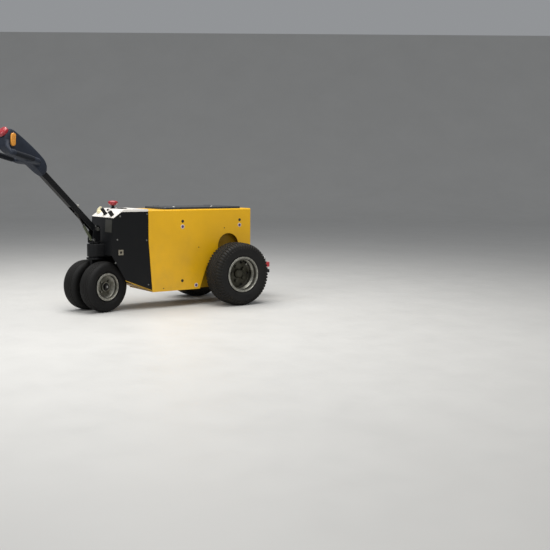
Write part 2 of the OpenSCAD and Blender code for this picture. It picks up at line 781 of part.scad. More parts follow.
// drive tyre with slots cut over its round shoulders, square to a line so far off the radius
module drive_tyre() {
    shoulder = 34;
    grooves = [17, 44];
    groove_w = 5;
    slot_w = 9;
    lean = 42;
    difference() {
        tyre(rear_r, rear_tyre_w, rear_rim_d, rear_rim_w, shoulder, grooves, groove_w, tread_depth);
        for (side = [-1, 1], i = [0 : tread_slots - 1])
            rotate([0, (i + side * 0.25) * 360 / tread_slots, 0])
                translate([0, side * (rear_tyre_w / 2 - shoulder), rear_r - shoulder])
                    rotate([-side * lean, 0, 0])
                        translate([-slot_w / 2, -shoulder, shoulder - tread_depth])
                            cube([slot_w, 2 * shoulder, shoulder]);
    }
}
// section of a rim: rolled lips, bead seats and a sunk well, all of one wall
module rim_section(rim_d, rim_w, sink) {
    f = rim_d / 2;
    seat_r = f - flange_h - 0.2;
    w = rim_w / 2;
    well_w = w - rim_w * 0.2;
    for (side = [-1, 1]) {
        translate([seat_r - rim_t, side > 0 ? w - rim_t : -w]) square([f - 1 - seat_r + rim_t, rim_t]);
        translate([f - lip_r, side * (w - 0.5)]) circle(r = lip_r);
    }
    polygon([[seat_r, w], [seat_r, well_w], [seat_r - sink, well_w - sink], [seat_r - sink, sink - well_w],
        [seat_r, -well_w], [seat_r, -w], [seat_r - rim_t, -w], [seat_r - rim_t, -well_w + rim_t * 0.4],
        [seat_r - sink - rim_t, sink - well_w + rim_t * 0.4],
        [seat_r - sink - rim_t, well_w - sink - rim_t * 0.4], [seat_r - rim_t, well_w - rim_t * 0.4],
        [seat_r - rim_t, w]]);
}
module rear_rim() {
    sink = 11;
    face = rear_rim_w / 2 - rear_dish;
    web_r = rear_rim_d / 2 - flange_h - sink - rim_t;
    hub_end = rear_half_track - axle_half - seat;
    rotate([-90, 0, 0]) difference() {
        union() {
            rotate_extrude() rim_section(rear_rim_d, rear_rim_w, sink);
            // disc, hub flange behind it, stub and cap
            translate([0, 0, face - rim_t]) cylinder(h = rim_t, r = web_r + 1);
            translate([0, 0, face - rim_t - 12]) cylinder(h = 13, r = stud_r + 14);
            translate([0, 0, -hub_end]) cylinder(h = hub_end + face, r = axle_tube_d / 2 - 4);
            translate([0, 0, face - 1]) cylinder(h = 19, r = 29);
            translate([0, 0, face + 18]) cylinder(h = 6, r1 = 29, r2 = 22);
            for (i = [0 : studs - 1]) rotate([0, 0, i * 360 / studs]) translate([stud_r, 0, face - 1])
                cylinder(h = 15, r = 11, $fn = 6);
        }
        // hand holes between the nuts
        for (i = [0 : studs - 1]) rotate([0, 0, (i + 0.5) * 360 / studs])
            translate([(stud_r + 14 + web_r) / 2, 0, face - rim_t - 1]) cylinder(h = rim_t + 2, r = hand_r);
    }
}
module front_rim() {
    sink = 5;
    hub_r = front_axle_d / 2 + 17;
    in_end = twin_spacing / 2 - leg_t / 2 - 5;
    out_end = front_rim_w / 2 - 16;
    web_r = front_rim_d / 2 - flange_h - sink - rim_t;
    rotate([-90, 0, 0]) difference() {
        union() {
            rotate_extrude() {
                rim_section(front_rim_d, front_rim_w, sink);
                // bowl between the well and the hub
                polygon([[web_r + 1, 18], [web_r - 13, 9], [hub_r - 1, 9], [hub_r - 1, 4],
                    [web_r - 11, 4], [web_r + 1, 12]]);
            }
            translate([0, 0, -in_end]) cylinder(h = in_end + out_end, r = hub_r);
            for (i = [0 : 3]) rotate([0, 0, 45 + i * 90]) translate([(web_r - 13 + hub_r) / 2, 0, 8])
                cylinder(h = 9, r = 7, $fn = 6);
        }
        translate([0, 0, -in_end - 1])
            cylinder(h = in_end + out_end + 2, d = front_axle_d + 2 * fit_r);
        // seat of the wheel bearing
        translate([0, 0, out_end - 6]) cylinder(h = 7, r = hub_r - 6);
    }
}
module at_front(side) { steered() translate([0, side * twin_spacing / 2, front_r]) children(); }
module at_rear(side) {
    in_row() translate([0, side * rear_half_track, rear_r]) mirror([0, side > 0 ? 0 : 1, 0]) children();
}
module front_wheel_tyre(side) {
    shoulder = 28;
    grooves = [0, 14];
    groove_w = 3;
    depth = 3.5;
    at_front(side)
        tyre(front_r, front_tyre_w, front_rim_d, front_rim_w, shoulder, grooves, groove_w, depth);
}
module front_tyre_left() { color("#1b1b1b") front_wheel_tyre(1); }
module front_tyre_right() { color("#1b1b1b") front_wheel_tyre(-1); }
module front_rim_left() { color("#8f8e8a") at_front(1) front_rim(); }
module front_rim_right() { color("#8f8e8a") at_front(-1) mirror([0, 1, 0]) front_rim(); }
module rear_tyre_left() { color("#1b1b1b") at_rear(1) drive_tyre(); }
module rear_tyre_right() { color("#1b1b1b") at_rear(-1) drive_tyre(); }
module rear_rim_left() { color("#8f8e8a") at_rear(1) rear_rim(); }
module rear_rim_right() { color("#8f8e8a") at_rear(-1) rear_rim(); }

// Tiller
module tiller_arm() {
    channel_end = 230;
    eye = spring_eye_local();
    color("#1c1c1f") tilted() difference() {
        union() {
            translate([-22, -arm_w / 2, -arm_h / 2 - arm_drop]) cube([arm_len + 22 - 0.2, arm_w, arm_h]);
            along_y(-arm_w / 2) cylinder(h = arm_w, r = 22);
        }
        // inside
        translate([-40, -arm_w / 2 + arm_t, -arm_h / 2 - arm_drop - 40])
            cube([channel_end + 40, arm_w - 2 * arm_t, arm_h + 40 - arm_t]);
        translate([0, -arm_w, 0]) along_y() cylinder(h = 2 * arm_w, d = pivot_d + 2 * fit_r);
    }
}
function spring_eye_local() = [
    spring_eye_x * cos(tiller_angle) + (spring_eye_z - pivot_z) * sin(tiller_angle),
    -spring_eye_x * sin(tiller_angle) + (spring_eye_z - pivot_z) * cos(tiller_angle)];
// the console's sections, each a thin slab: up the tiller from the head's foot, underside,
// sides' top, crown and half the width at the sides
section_t = 1;
console_sections = [
    [0, -27, 12, 14, 22], [24, -28, 28, 34, 32], [60, -29, 44, 54, console_w / 2],
    [100, -32, 47, 59, console_w / 2], [190, -56, 41, 54, console_w / 2],
    [console_l - 91, -79, 34, 46, console_w / 2], [console_l - 41, -79, 27, 39, console_w / 2],
    [console_l - 21, -62, 24, 36, console_w / 2],
    [console_l - section_t, -belly_d / 2, 22, belly_d / 2, console_w / 2 - 4]];
module console_section(k) {
    low = k[1];
    side = k[2];
    crown = k[3];
    half = k[4];
    translate([arm_len + k[0], 0, 0]) rotate([90, 0, 90]) linear_extrude(section_t)
        offset(r = 5, $fn = 20) offset(delta = -5)
            polygon([[-half + 6, low], [half - 6, low], [half, low + 12], [half, side],
                [half * 0.55, crown], [-half * 0.55, crown], [-half, side], [-half, low + 12]]);
}
// along a grip from the bend, across the tug, out of the grips' plane
module bent() { translate([bend_x, 0, 0]) rotate([0, bend, 0]) children(); }
function bent_point(h, n) = [bend_x + h * cos(bend), n, -h * sin(bend)];
module rod_between(a, b, r) {
    hull() {
        translate(a) sphere(r = r, $fn = 16);
        translate(b) sphere(r = r, $fn = 16);
    }
}
module tiller_head() {
    wing_r = 13;
    strut_r = 11;
    strut_top = [console_end - 30, console_w / 2 - 2, -46];
    strut_knee = [console_end - 36, console_w / 2 + 22, -80];
    color("#1c1c1f") tilted() {
        for (i = [0 : len(console_sections) - 2]) hull() {
            console_section(console_sections[i]);
            console_section(console_sections[i + 1]);
        }
        for (side = [-1, 1]) mirror([0, side > 0 ? 0 : 1, 0]) {
            // shoulder that carries the grip
            bent() hull() for (p = [[-16, console_w / 2 - 14], [36, grip_y], [58, grip_y],
                [62, console_w / 2]]) translate([p[0], p[1], -3]) sphere(r = wing_r, $fn = 20);
            bent() translate([40, grip_y, 0]) along_x()
                cylinder(h = grip_end - 40 - cap_l, d = grip_d, $fn = 32);
            bent() translate([grip_end - cap_l, grip_y, 0]) along_x() {
                cylinder(h = cap_l - cap_edge, r = cap_r, $fn = 32);
                translate([0, 0, cap_l - cap_edge - 0.01])
                    cylinder(h = cap_edge + 0.01, r1 = cap_r, r2 = cap_r - cap_edge, $fn = 32);
            }
            // strut from the grip's end up to the console's side
            rod_between(bent_point(grip_end - 14, grip_y), strut_knee, strut_r);
            rod_between(strut_knee, strut_top, strut_r);
        }
    }
}
module throttle() {
    paddle_t = 12;
    paddle_r = 15;
    color("#e0a020") tilted() for (side = [-1, 1])
        translate([0, side > 0 ? console_w / 2 + seat : -console_w / 2 - seat - paddle_t, 0]) hull()
            for (p = [[console_end - 32, -3], [console_end - 58, -36]])
                translate([p[0], 0, p[1]]) along_y() cylinder(h = paddle_t, r = paddle_r, $fn = 32);
}
module reverse_button() {
    rim = 6;
    color("#c8202c") tilted() along_x(console_end + 0.1) {
        cylinder(h = belly_l - rim, d = belly_d);
        translate([0, 0, belly_l - rim]) cylinder(h = rim, r1 = belly_d / 2, r2 = belly_d / 2 - 7);
    }
}

// Gas spring
module spring_tube_body() {
    color("#8a9084") sprung() difference() {
        union() {
            along_y(-6) cylinder(h = 12, r = 9);
            translate([0, 0, 6]) cylinder(h = spring_tube, d = spring_d);
        }
        along_y(-7) cylinder(h = 14, r = 5 + fit_r);
        translate([0, 0, 14]) cylinder(h = spring_tube, d = spring_rod_d + 2 * fit_r);
    }
}
module spring_rod() {
    eye_r = 9;
    eye_w = 10;
    rod_l = 140;
    color("silver") sprung() union() {
        translate([0, 0, spring_len - eye_r + 2 - rod_l]) cylinder(h = rod_l, d = spring_rod_d);
        translate([0, 0, spring_len]) along_y(-eye_w / 2) cylinder(h = eye_w, r = eye_r);
    }
}

chassis_frame();
side_cover_left();
side_cover_right();
rear_panel();
top_plate();
nose_shell();
instrument_plate();
key_switch();
battery_gauge();
hour_meter();
stop_button();
charge_flap();
front_plate();
eye_plate();
battery_block();
drive_axle();
drive_motor();
steering_head();
tow_bracket();
tow_jaw();
tow_jaw_top();
tow_pin();
tail_light_left();
tail_light_right();
lid_hinge();
battery_lid();
steering_fork();
tiller_clevis();
front_axle();
tiller_pin();
spring_pin();
front_tyre_left();
front_tyre_right();
front_rim_left();
front_rim_right();
rear_tyre_left();
rear_tyre_right();
rear_rim_left();
rear_rim_right();
tiller_arm();
tiller_head();
throttle();
reverse_button();
spring_tube_body();
spring_rod();
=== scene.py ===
"""Looks of a walk-behind electric tow tug: tyres with tread, galvanised rims, painted sheet,
moulded tiller head, instruments, screws and lamps, on a plain floor under studio lights."""

import math

import bmesh
import bpy
import numpy as np
from bpy.props import FloatProperty, FloatVectorProperty, IntProperty, PointerProperty
from mathutils import Matrix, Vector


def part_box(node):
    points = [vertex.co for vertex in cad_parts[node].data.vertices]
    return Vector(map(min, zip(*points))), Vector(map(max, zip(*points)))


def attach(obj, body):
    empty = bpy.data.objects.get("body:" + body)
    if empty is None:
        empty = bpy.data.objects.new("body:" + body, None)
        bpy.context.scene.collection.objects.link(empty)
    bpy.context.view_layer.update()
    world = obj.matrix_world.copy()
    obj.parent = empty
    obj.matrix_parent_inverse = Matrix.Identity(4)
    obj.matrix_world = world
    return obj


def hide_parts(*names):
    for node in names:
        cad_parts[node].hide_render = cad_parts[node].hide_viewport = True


bl_info = {
    "name": "Tow tug looks",
    "version": (1, 0, 0),
    "blender": (4, 5, 0),
    "location": "3D View > Sidebar > Tow tug",
    "description": "Builds the visible pieces and finishes of a walk-behind tow tug round its CAD frame",
    "category": "Add Mesh",
}

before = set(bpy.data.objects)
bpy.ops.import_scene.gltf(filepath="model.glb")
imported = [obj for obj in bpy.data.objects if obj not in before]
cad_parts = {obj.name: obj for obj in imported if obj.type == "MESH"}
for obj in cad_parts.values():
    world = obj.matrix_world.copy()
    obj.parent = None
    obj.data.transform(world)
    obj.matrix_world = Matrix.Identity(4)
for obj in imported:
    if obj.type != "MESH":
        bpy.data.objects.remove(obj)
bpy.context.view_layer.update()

MM = 0.001
FORWARDS, LEFT, UP = (1.0, 0.0, 0.0), (0.0, 1.0, 0.0), (0.0, 0.0, 1.0)
SIDES = ((1, "left"), (-1, "right"))
AXLE_X = sum(corner[0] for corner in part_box("drive_axle")) / 2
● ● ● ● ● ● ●
Write out, from the lines above, only those from the line with "chassis_frame();" to the line with "obj.parent = empty", exactly as given, including the first and the last.

chassis_frame();
side_cover_left();
side_cover_right();
rear_panel();
top_plate();
nose_shell();
instrument_plate();
key_switch();
battery_gauge();
hour_meter();
stop_button();
charge_flap();
front_plate();
eye_plate();
battery_block();
drive_axle();
drive_motor();
steering_head();
tow_bracket();
tow_jaw();
tow_jaw_top();
tow_pin();
tail_light_left();
tail_light_right();
lid_hinge();
battery_lid();
steering_fork();
tiller_clevis();
front_axle();
tiller_pin();
spring_pin();
front_tyre_left();
front_tyre_right();
front_rim_left();
front_rim_right();
rear_tyre_left();
rear_tyre_right();
rear_rim_left();
rear_rim_right();
tiller_arm();
tiller_head();
throttle();
reverse_button();
spring_tube_body();
spring_rod();
=== scene.py ===
"""Looks of a walk-behind electric tow tug: tyres with tread, galvanised rims, painted sheet,
moulded tiller head, instruments, screws and lamps, on a plain floor under studio lights."""

import math

import bmesh
import bpy
import numpy as np
from bpy.props import FloatProperty, FloatVectorProperty, IntProperty, PointerProperty
from mathutils import Matrix, Vector


def part_box(node):
    points = [vertex.co for vertex in cad_parts[node].data.vertices]
    return Vector(map(min, zip(*points))), Vector(map(max, zip(*points)))


def attach(obj, body):
    empty = bpy.data.objects.get("body:" + body)
    if empty is None:
        empty = bpy.data.objects.new("body:" + body, None)
        bpy.context.scene.collection.objects.link(empty)
    bpy.context.view_layer.update()
    world = obj.matrix_world.copy()
    obj.parent = empty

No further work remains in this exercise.